**TO DO**
Below is a listing; reproduce each line of it exactly.
______________________________
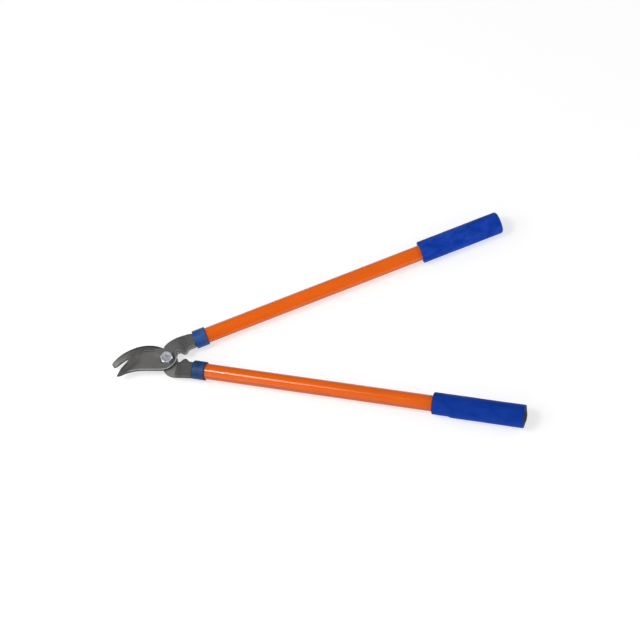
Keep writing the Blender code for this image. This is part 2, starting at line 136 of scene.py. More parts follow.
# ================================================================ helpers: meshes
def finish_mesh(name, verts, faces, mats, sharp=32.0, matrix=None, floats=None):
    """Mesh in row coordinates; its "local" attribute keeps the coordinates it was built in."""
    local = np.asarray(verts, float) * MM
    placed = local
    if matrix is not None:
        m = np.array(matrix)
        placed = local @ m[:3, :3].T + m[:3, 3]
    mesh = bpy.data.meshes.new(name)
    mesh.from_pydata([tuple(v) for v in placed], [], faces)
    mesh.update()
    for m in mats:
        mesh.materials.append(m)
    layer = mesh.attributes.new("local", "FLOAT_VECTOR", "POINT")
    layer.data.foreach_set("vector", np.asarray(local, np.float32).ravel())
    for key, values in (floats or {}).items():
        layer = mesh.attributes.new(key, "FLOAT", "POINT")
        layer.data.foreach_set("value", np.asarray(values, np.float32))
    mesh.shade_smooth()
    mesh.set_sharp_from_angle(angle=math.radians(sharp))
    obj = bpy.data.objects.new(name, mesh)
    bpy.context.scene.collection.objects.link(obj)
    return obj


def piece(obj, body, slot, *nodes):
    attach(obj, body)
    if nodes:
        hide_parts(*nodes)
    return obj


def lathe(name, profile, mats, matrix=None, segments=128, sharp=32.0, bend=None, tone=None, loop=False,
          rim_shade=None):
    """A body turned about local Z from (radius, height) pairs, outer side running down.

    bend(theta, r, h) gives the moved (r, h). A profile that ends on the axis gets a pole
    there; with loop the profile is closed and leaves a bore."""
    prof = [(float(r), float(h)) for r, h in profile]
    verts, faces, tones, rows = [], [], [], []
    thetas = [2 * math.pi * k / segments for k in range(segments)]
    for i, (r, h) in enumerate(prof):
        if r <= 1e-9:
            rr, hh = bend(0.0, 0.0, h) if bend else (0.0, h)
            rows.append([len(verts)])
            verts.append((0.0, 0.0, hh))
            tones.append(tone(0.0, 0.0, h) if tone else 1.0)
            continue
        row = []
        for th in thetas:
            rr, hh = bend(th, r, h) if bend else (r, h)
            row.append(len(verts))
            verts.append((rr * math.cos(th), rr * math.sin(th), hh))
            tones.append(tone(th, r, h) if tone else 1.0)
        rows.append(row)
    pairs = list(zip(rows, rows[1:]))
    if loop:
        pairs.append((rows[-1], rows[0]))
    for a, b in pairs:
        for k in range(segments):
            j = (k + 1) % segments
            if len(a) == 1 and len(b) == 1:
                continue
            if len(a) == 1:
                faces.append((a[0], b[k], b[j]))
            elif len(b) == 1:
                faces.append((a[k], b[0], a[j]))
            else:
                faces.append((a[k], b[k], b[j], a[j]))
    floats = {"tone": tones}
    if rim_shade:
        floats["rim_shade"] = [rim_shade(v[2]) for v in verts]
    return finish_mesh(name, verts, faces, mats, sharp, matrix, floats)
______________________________
**REPLY**
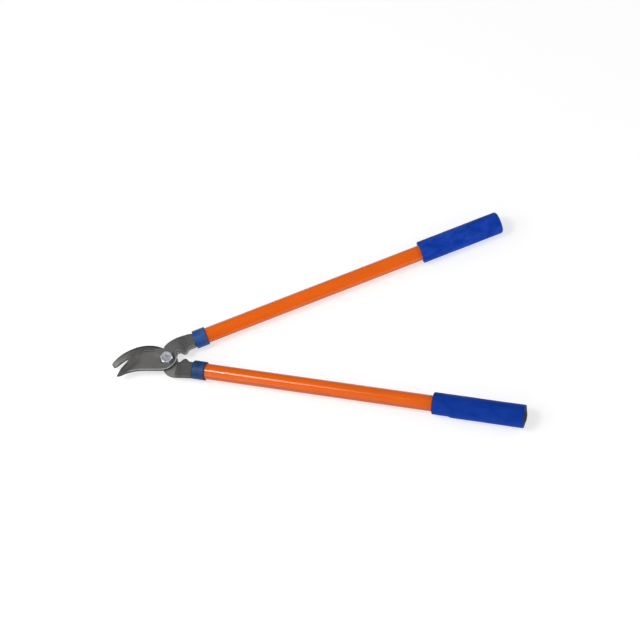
Keep writing the Blender code for this image. This is part 2, starting at line 136 of scene.py. More parts follow.
# ================================================================ helpers: meshes
def finish_mesh(name, verts, faces, mats, sharp=32.0, matrix=None, floats=None):
    """Mesh in row coordinates; its "local" attribute keeps the coordinates it was built in."""
    local = np.asarray(verts, float) * MM
    placed = local
    if matrix is not None:
        m = np.array(matrix)
        placed = local @ m[:3, :3].T + m[:3, 3]
    mesh = bpy.data.meshes.new(name)
    mesh.from_pydata([tuple(v) for v in placed], [], faces)
    mesh.update()
    for m in mats:
        mesh.materials.append(m)
    layer = mesh.attributes.new("local", "FLOAT_VECTOR", "POINT")
    layer.data.foreach_set("vector", np.asarray(local, np.float32).ravel())
    for key, values in (floats or {}).items():
        layer = mesh.attributes.new(key, "FLOAT", "POINT")
        layer.data.foreach_set("value", np.asarray(values, np.float32))
    mesh.shade_smooth()
    mesh.set_sharp_from_angle(angle=math.radians(sharp))
    obj = bpy.data.objects.new(name, mesh)
    bpy.context.scene.collection.objects.link(obj)
    return obj


def piece(obj, body, slot, *nodes):
    attach(obj, body)
    if nodes:
        hide_parts(*nodes)
    return obj


def lathe(name, profile, mats, matrix=None, segments=128, sharp=32.0, bend=None, tone=None, loop=False,
          rim_shade=None):
    """A body turned about local Z from (radius, height) pairs, outer side running down.

    bend(theta, r, h) gives the moved (r, h). A profile that ends on the axis gets a pole
    there; with loop the profile is closed and leaves a bore."""
    prof = [(float(r), float(h)) for r, h in profile]
    verts, faces, tones, rows = [], [], [], []
    thetas = [2 * math.pi * k / segments for k in range(segments)]
    for i, (r, h) in enumerate(prof):
        if r <= 1e-9:
            rr, hh = bend(0.0, 0.0, h) if bend else (0.0, h)
            rows.append([len(verts)])
            verts.append((0.0, 0.0, hh))
            tones.append(tone(0.0, 0.0, h) if tone else 1.0)
            continue
        row = []
        for th in thetas:
            rr, hh = bend(th, r, h) if bend else (r, h)
            row.append(len(verts))
            verts.append((rr * math.cos(th), rr * math.sin(th), hh))
            tones.append(tone(th, r, h) if tone else 1.0)
        rows.append(row)
    pairs = list(zip(rows, rows[1:]))
    if loop:
        pairs.append((rows[-1], rows[0]))
    for a, b in pairs:
        for k in range(segments):
            j = (k + 1) % segments
            if len(a) == 1 and len(b) == 1:
                continue
            if len(a) == 1:
                faces.append((a[0], b[k], b[j]))
            elif len(b) == 1:
                faces.append((a[k], b[0], a[j]))
            else:
                faces.append((a[k], b[k], b[j], a[j]))
    floats = {"tone": tones}
    if rim_shade:
        floats["rim_shade"] = [rim_shade(v[2]) for v in verts]
    return finish_mesh(name, verts, faces, mats, sharp, matrix, floats)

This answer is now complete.